>> START
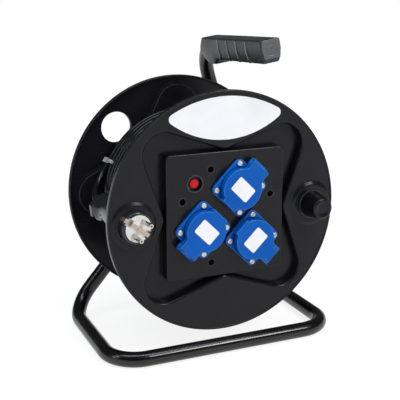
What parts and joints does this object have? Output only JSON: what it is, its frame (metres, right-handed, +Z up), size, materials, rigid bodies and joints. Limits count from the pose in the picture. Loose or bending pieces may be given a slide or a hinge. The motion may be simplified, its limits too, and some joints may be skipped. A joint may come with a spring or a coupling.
{
  "type": "extension cable reel",
  "caption": "Portable extension cable reel: a plastic drum with lidded sockets and a winding knob turns on a bent tube frame with a carrying grip; its plug is parked in the flange.",
  "frame": {"origin": "on the floor, under the middle of the box round the reel without its cord", "axes": "+X to the right as one faces the sockets, +Y to the back along the drum's axis, +Z up"},
  "size_m": [0.297, 0.2176, 0.3629],
  "materials": {
    "tube_black": "gloss",
    "grip_grey": "matte",
    "zinc": "satin",
    "screw_black": "satin",
    "bush_white": "matte",
    "drum_black": "satin",
    "panel_black": "satin",
    "socket_blue": "satin",
    "contact_brass": "satin",
    "seal_rubber": "matte",
    "label_white": "matte",
    "button_red": "gloss",
    "cord_black": "satin",
    "terminal_white": "matte",
    "tie_black": "satin",
    "plug_black": "satin",
    "plug_white": "satin",
    "plug_nickel": "gloss",
    "plug_strap": "satin"
  },
  "bodies": {
    "frame": {"frame_tube": "tube_black", "grip": "grip_grey", "axle_sleeve": "zinc", "axle_bolt": "zinc", "axle_washer": "zinc", "lock_nut": "zinc"},
    "knob": {"knob": "panel_black"},
    "reset_button": {"reset_button": "button_red"},
    "lid_a": {"lid_a": "socket_blue", "lid_gasket_a": "seal_rubber", "lid_sticker_a": "label_white"},
    "lid_b": {"lid_b": "socket_blue", "lid_gasket_b": "seal_rubber", "lid_sticker_b": "label_white"},
    "lid_c": {"lid_c": "socket_blue", "lid_gasket_c": "seal_rubber", "lid_sticker_c": "label_white"},
    "drum": {"barrel_screws": "zinc", "knob_spindle": "zinc", "socket_screws_a": "zinc", "socket_screws_b": "zinc", "socket_screws_c": "zinc", "hinge_pin_a": "zinc", "hinge_pin_b": "zinc", "hinge_pin_c": "zinc", "lid_spring_a": "zinc", "lid_spring_b": "zinc", "lid_spring_c": "zinc", "earth_clips_a": "zinc", "earth_clips_b": "zinc", "earth_clips_c": "zinc", "panel_screws": "screw_black", "hub_bush": "bush_white", "front_flange": "drum_black", "rear_flange": "drum_black", "barrel": "drum_black", "socket_panel": "panel_black", "breaker_collar": "panel_black", "breaker_body": "panel_black", "socket_base_a": "socket_blue", "socket_base_b": "socket_blue", "socket_base_c": "socket_blue", "socket_insert_a": "socket_blue", "socket_insert_b": "socket_blue", "socket_insert_c": "socket_blue", "contacts_a": "contact_brass", "contacts_b": "contact_brass", "contacts_c": "contact_brass", "cord_gland": "seal_rubber", "flange_label": "label_white", "cord_core": "cord_black", "cord_winding": "cord_black", "cord_lead": "cord_black", "cord_tail": "cord_black", "terminal_block": "terminal_white", "cable_tie": "tie_black", "plug_body": "plug_black", "plug_insert": "plug_white", "plug_pins": "plug_nickel", "plug_earth": "plug_strap"}
  },
  "joints": [
    {"name": "drum_spin", "type": "hinge", "parent": "frame", "child": "drum", "pos_m": [-0.0025, 0.08955, 0.1665], "axis": [0, 1, 0], "continuous": true},
    {"name": "knob_spin", "type": "hinge", "parent": "drum", "child": "knob", "pos_m": [0.1085, -0.09245, 0.1665], "axis": [0, 1, 0], "continuous": true},
    {"name": "lid_hinge_a", "type": "hinge", "parent": "drum", "child": "lid_a", "pos_m": [0.03363, -0.08685, 0.21743], "axis": [-0.7071, 0, 0.7071], "range_deg": [0, 110], "stiffness_Nm_per_rad": 0.02, "springref_deg": -34.38},
    {"name": "lid_hinge_b", "type": "hinge", "parent": "drum", "child": "lid_b", "pos_m": [-0.05343, -0.08685, 0.13037], "axis": [0.7071, 0, -0.7071], "range_deg": [0, 110], "stiffness_Nm_per_rad": 0.02, "springref_deg": -34.38},
    {"name": "lid_hinge_c", "type": "hinge", "parent": "drum", "child": "lid_c", "pos_m": [0.05042, -0.08685, 0.11357], "axis": [0.7071, 0, 0.7071], "range_deg": [0, 110], "stiffness_Nm_per_rad": 0.02, "springref_deg": -34.38},
    {"name": "reset_press", "type": "slide", "parent": "drum", "child": "reset_button", "axis": [0, -1, 0], "range_m": [0, 0.003], "stiffness_N_per_m": 300}
  ]
}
>> END
#### STATED GOAL:
Print the material above once more, exactly.

#### ANSWER FOR THE TASK:
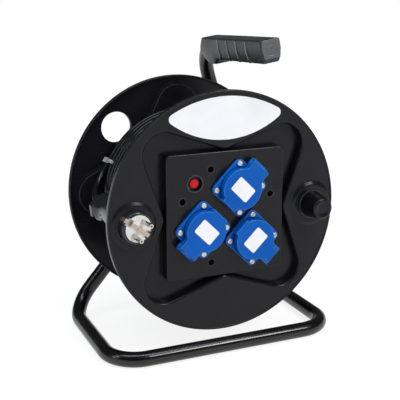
What parts and joints does this object have? Output only JSON: what it is, its frame (metres, right-handed, +Z up), size, materials, rigid bodies and joints. Limits count from the pose in the picture. Loose or bending pieces may be given a slide or a hinge. The motion may be simplified, its limits too, and some joints may be skipped. A joint may come with a spring or a coupling.
{
  "type": "extension cable reel",
  "caption": "Portable extension cable reel: a plastic drum with lidded sockets and a winding knob turns on a bent tube frame with a carrying grip; its plug is parked in the flange.",
  "frame": {"origin": "on the floor, under the middle of the box round the reel without its cord", "axes": "+X to the right as one faces the sockets, +Y to the back along the drum's axis, +Z up"},
  "size_m": [0.297, 0.2176, 0.3629],
  "materials": {
    "tube_black": "gloss",
    "grip_grey": "matte",
    "zinc": "satin",
    "screw_black": "satin",
    "bush_white": "matte",
    "drum_black": "satin",
    "panel_black": "satin",
    "socket_blue": "satin",
    "contact_brass": "satin",
    "seal_rubber": "matte",
    "label_white": "matte",
    "button_red": "gloss",
    "cord_black": "satin",
    "terminal_white": "matte",
    "tie_black": "satin",
    "plug_black": "satin",
    "plug_white": "satin",
    "plug_nickel": "gloss",
    "plug_strap": "satin"
  },
  "bodies": {
    "frame": {"frame_tube": "tube_black", "grip": "grip_grey", "axle_sleeve": "zinc", "axle_bolt": "zinc", "axle_washer": "zinc", "lock_nut": "zinc"},
    "knob": {"knob": "panel_black"},
    "reset_button": {"reset_button": "button_red"},
    "lid_a": {"lid_a": "socket_blue", "lid_gasket_a": "seal_rubber", "lid_sticker_a": "label_white"},
    "lid_b": {"lid_b": "socket_blue", "lid_gasket_b": "seal_rubber", "lid_sticker_b": "label_white"},
    "lid_c": {"lid_c": "socket_blue", "lid_gasket_c": "seal_rubber", "lid_sticker_c": "label_white"},
    "drum": {"barrel_screws": "zinc", "knob_spindle": "zinc", "socket_screws_a": "zinc", "socket_screws_b": "zinc", "socket_screws_c": "zinc", "hinge_pin_a": "zinc", "hinge_pin_b": "zinc", "hinge_pin_c": "zinc", "lid_spring_a": "zinc", "lid_spring_b": "zinc", "lid_spring_c": "zinc", "earth_clips_a": "zinc", "earth_clips_b": "zinc", "earth_clips_c": "zinc", "panel_screws": "screw_black", "hub_bush": "bush_white", "front_flange": "drum_black", "rear_flange": "drum_black", "barrel": "drum_black", "socket_panel": "panel_black", "breaker_collar": "panel_black", "breaker_body": "panel_black", "socket_base_a": "socket_blue", "socket_base_b": "socket_blue", "socket_base_c": "socket_blue", "socket_insert_a": "socket_blue", "socket_insert_b": "socket_blue", "socket_insert_c": "socket_blue", "contacts_a": "contact_brass", "contacts_b": "contact_brass", "contacts_c": "contact_brass", "cord_gland": "seal_rubber", "flange_label": "label_white", "cord_core": "cord_black", "cord_winding": "cord_black", "cord_lead": "cord_black", "cord_tail": "cord_black", "terminal_block": "terminal_white", "cable_tie": "tie_black", "plug_body": "plug_black", "plug_insert": "plug_white", "plug_pins": "plug_nickel", "plug_earth": "plug_strap"}
  },
  "joints": [
    {"name": "drum_spin", "type": "hinge", "parent": "frame", "child": "drum", "pos_m": [-0.0025, 0.08955, 0.1665], "axis": [0, 1, 0], "continuous": true},
    {"name": "knob_spin", "type": "hinge", "parent": "drum", "child": "knob", "pos_m": [0.1085, -0.09245, 0.1665], "axis": [0, 1, 0], "continuous": true},
    {"name": "lid_hinge_a", "type": "hinge", "parent": "drum", "child": "lid_a", "pos_m": [0.03363, -0.08685, 0.21743], "axis": [-0.7071, 0, 0.7071], "range_deg": [0, 110], "stiffness_Nm_per_rad": 0.02, "springref_deg": -34.38},
    {"name": "lid_hinge_b", "type": "hinge", "parent": "drum", "child": "lid_b", "pos_m": [-0.05343, -0.08685, 0.13037], "axis": [0.7071, 0, -0.7071], "range_deg": [0, 110], "stiffness_Nm_per_rad": 0.02, "springref_deg": -34.38},
    {"name": "lid_hinge_c", "type": "hinge", "parent": "drum", "child": "lid_c", "pos_m": [0.05042, -0.08685, 0.11357], "axis": [0.7071, 0, 0.7071], "range_deg": [0, 110], "stiffness_Nm_per_rad": 0.02, "springref_deg": -34.38},
    {"name": "reset_press", "type": "slide", "parent": "drum", "child": "reset_button", "axis": [0, -1, 0], "range_m": [0, 0.003], "stiffness_N_per_m": 300}
  ]
}